Hafedh Boujmil préside la maison Nirvana, lauréate de deux récompenses à la foire internationale du Livre de Tunis (FILT) dont le prix de l’édition, en novembre 2021 et le prix Abdelhamid Belkahia du livre d’art, en avril 2019. Sa maison est présente au pavillon tunisien qui compte uniquement trois éditeurs.

Les visiteurs du Salon s’intéressent aux publications tunisiennes

Autour de l’affluence du public saoudien et son intérêt pour les publications tunisiennes, il insiste sur le rôle qui incombe à l’Etat dans la promotion à plus large échelle de la scène culturelle en Tunisie.
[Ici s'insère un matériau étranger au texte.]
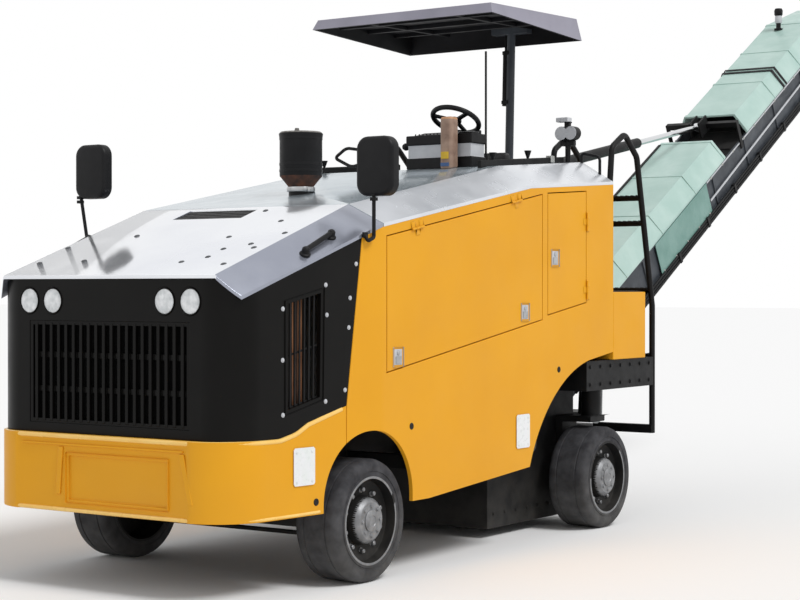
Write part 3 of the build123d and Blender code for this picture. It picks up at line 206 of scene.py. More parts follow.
def mixed(tree, factor, first, second):
    """Two colours mixed by a factor; returns the output."""
    made = add_node(tree, "ShaderNodeMix", {MIX_FACTOR: factor, MIX_A: first, MIX_B: second},
                    data_type="RGBA")
    return made.outputs[MIX_RESULT]


def spread(tree, value, low, high, to_low=0.0, to_high=1.0):
    """A value stretched from one range to another, clamped."""
    return add_node(tree, "ShaderNodeMapRange", {
        "Value": value, "From Min": low, "From Max": high, "To Min": to_low, "To Max": to_high,
    }).outputs["Result"]


def new_material(name):
    """An empty material with its shader; returns the tree, the shader and the object coordinates."""
    material = bpy.data.materials.new(name)
    material.use_nodes = True
    tree = material.node_tree
    tree.nodes.clear()
    shader = add_node(tree, "ShaderNodeBsdfPrincipled")
    add_node(tree, "ShaderNodeOutputMaterial", {"Surface": shader.outputs["BSDF"]})
    place = add_node(tree, "ShaderNodeTexCoord").outputs["Object"]
    return material, tree, shader, place


def noise(tree, place, size_mm, detail=3.0, stretch=(1, 1, 1)):
    """Cloudy noise whose blotches are about this big."""
    turned = add_node(tree, "ShaderNodeMapping", {"Vector": place, "Scale": stretch}).outputs["Vector"]
    return add_node(tree, "ShaderNodeTexNoise", {
        "Vector": turned, "Scale": 1 / (size_mm * MM), "Detail": detail,
    }).outputs["Fac"]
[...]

D’après son constat au pavillon tunisien à Riyad, l’affluence est bonne et chaque visiteur a ses propres lectures entre celui qui veut des livres d’histoire, de philosophie ou de poésie et pour des auteurs assez connus comme Abu Al Kacem Chebbi ou le grand écrivain Ibn khaldoun.

Parmi les visiteurs, il mentionne aussi les étudiants et des universitaires, parmi la communauté tunisienne installée en Arabie Saoudite, à la recherche d’ouvrages dans le cadre de leurs activités académiques.

Un grand pan de l’histoire nationale qui s’étend vers les civilisations lointaines (punique, carthaginoise..) demeure inconnu auprès de certains lecteurs. L’intérêt est souvent limité à la période coloniale ou post indépendance, indique l’éditeur qui estime important de promouvoir la riche histoire de la Tunisie, à plus large échelle, en vue d’une meilleure visibilité de la culture nationale et ses éminentes figures intellectuelles.